== Input

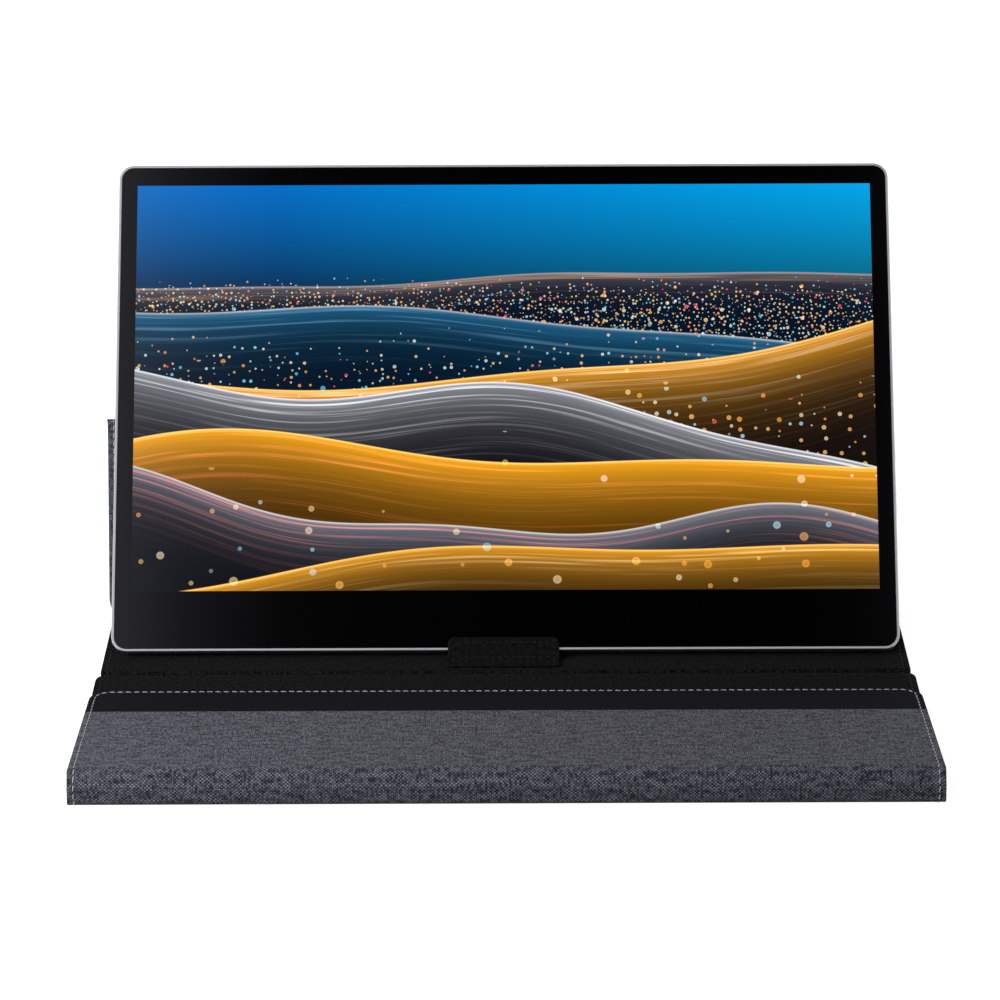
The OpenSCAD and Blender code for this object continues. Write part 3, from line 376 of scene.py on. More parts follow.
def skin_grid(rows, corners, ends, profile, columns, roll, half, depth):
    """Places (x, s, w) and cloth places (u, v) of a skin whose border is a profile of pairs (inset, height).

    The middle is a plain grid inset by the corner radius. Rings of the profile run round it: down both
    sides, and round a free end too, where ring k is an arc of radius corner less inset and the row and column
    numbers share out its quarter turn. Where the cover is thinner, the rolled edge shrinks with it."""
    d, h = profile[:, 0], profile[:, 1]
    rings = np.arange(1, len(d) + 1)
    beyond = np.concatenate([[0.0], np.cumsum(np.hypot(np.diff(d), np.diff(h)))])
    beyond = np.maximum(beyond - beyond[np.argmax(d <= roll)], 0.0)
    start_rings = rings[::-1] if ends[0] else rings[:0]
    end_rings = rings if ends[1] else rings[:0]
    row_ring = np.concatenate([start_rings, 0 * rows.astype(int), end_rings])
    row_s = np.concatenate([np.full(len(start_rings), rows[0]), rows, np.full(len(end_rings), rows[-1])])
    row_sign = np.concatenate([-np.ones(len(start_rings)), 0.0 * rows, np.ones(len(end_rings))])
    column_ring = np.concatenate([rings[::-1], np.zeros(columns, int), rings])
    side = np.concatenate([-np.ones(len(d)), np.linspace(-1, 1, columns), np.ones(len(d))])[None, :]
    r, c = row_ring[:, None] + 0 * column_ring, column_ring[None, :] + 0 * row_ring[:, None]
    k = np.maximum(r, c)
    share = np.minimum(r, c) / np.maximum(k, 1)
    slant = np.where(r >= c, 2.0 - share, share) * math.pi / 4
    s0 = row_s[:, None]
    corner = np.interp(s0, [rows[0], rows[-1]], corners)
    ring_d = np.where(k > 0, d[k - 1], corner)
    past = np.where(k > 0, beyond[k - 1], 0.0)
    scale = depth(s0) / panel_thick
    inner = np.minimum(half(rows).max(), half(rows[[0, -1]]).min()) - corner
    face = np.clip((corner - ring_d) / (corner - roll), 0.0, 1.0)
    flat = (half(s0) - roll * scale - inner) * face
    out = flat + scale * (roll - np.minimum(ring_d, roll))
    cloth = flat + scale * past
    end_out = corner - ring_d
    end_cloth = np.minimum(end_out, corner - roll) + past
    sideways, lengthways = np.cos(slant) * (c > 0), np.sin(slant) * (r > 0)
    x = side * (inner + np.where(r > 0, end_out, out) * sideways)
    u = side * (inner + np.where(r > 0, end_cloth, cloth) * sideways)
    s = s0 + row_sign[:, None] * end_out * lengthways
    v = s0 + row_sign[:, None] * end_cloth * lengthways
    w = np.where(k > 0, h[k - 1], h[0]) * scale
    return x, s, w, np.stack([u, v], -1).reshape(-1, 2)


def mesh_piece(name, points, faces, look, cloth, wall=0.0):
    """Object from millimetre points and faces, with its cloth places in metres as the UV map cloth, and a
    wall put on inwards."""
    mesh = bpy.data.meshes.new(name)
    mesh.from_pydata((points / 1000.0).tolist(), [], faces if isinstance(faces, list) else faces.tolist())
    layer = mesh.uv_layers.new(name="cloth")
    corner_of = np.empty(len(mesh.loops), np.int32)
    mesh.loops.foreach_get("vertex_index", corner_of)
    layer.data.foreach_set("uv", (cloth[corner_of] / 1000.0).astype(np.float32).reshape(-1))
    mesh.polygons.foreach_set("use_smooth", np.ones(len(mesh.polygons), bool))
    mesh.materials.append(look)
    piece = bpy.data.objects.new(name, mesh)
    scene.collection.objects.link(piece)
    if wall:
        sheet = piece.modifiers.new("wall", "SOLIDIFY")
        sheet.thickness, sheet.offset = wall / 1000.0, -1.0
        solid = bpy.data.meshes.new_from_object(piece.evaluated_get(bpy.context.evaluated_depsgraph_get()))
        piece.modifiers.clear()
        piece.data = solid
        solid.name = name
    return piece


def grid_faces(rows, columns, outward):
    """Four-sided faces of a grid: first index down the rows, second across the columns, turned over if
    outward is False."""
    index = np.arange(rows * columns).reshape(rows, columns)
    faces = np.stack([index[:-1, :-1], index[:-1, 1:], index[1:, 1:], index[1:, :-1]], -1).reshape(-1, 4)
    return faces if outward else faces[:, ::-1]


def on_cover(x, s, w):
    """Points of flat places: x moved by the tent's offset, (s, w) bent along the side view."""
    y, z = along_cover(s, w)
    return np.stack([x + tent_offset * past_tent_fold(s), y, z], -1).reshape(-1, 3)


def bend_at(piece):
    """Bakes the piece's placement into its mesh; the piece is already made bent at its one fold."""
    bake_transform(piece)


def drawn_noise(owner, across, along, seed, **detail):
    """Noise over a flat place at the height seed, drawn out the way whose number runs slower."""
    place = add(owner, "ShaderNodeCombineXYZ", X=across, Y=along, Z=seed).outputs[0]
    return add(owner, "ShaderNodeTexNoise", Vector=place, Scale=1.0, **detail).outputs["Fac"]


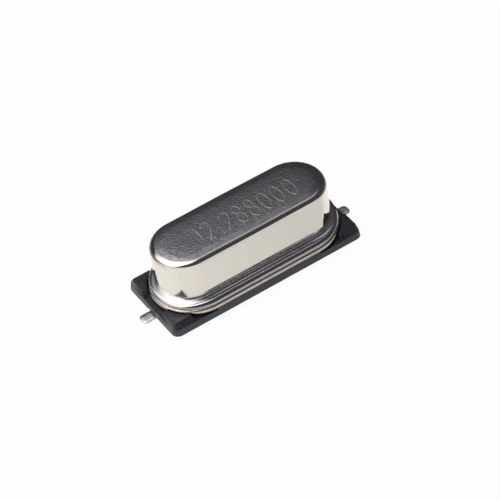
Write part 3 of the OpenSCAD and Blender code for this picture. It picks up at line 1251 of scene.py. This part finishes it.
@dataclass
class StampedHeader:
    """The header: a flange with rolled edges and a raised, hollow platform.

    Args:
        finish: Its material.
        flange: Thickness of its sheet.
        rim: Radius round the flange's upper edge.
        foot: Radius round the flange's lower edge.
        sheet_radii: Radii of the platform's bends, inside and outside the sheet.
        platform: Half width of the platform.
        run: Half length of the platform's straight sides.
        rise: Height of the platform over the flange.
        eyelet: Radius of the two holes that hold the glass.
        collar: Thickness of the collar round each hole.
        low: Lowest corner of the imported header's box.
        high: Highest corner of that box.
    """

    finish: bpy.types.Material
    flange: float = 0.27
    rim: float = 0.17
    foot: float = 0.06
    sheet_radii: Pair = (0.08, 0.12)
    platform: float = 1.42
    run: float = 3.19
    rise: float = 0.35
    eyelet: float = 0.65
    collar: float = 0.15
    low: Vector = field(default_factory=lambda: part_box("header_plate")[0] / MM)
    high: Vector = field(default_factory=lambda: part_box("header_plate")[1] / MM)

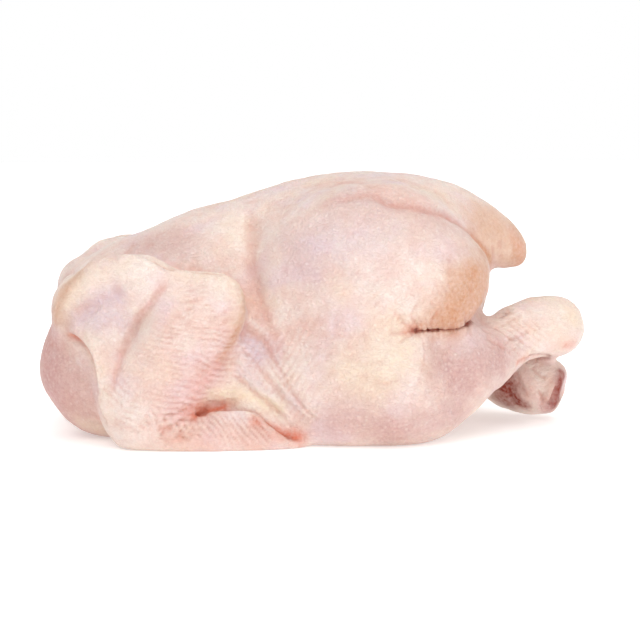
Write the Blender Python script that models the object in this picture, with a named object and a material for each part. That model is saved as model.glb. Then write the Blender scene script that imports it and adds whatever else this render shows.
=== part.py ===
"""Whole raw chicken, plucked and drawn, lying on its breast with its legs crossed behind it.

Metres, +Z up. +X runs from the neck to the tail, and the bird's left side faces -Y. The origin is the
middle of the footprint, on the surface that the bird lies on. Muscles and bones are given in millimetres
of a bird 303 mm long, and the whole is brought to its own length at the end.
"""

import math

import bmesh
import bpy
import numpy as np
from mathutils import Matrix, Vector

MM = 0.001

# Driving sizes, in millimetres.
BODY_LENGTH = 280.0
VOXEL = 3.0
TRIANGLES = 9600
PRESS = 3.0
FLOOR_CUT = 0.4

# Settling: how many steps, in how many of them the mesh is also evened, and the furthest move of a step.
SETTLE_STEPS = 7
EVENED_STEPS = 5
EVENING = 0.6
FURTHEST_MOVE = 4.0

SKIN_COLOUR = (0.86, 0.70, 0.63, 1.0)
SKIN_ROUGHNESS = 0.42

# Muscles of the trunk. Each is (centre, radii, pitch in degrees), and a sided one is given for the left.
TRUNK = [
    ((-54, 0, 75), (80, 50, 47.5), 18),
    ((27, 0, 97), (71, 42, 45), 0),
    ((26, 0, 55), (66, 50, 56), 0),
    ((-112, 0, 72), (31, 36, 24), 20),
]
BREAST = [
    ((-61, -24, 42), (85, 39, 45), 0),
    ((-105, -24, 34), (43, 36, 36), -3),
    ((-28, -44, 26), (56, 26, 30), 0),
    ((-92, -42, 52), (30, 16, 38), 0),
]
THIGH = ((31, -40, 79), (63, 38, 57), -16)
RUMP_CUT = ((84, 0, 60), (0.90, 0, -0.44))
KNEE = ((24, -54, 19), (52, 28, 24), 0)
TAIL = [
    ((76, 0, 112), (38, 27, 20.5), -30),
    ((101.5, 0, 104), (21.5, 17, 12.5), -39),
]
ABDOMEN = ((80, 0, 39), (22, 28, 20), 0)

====

◆ Short exercise: Transcribe each line of the data above, unaltered, from the one where "Write part 3 of" appears to the one where "raised, hollow platform." appears, inclusive of both.

◆ Task result:
Write part 3 of the OpenSCAD and Blender code for this picture. It picks up at line 1251 of scene.py. This part finishes it.
@dataclass
class StampedHeader:
    """The header: a flange with rolled edges and a raised, hollow platform.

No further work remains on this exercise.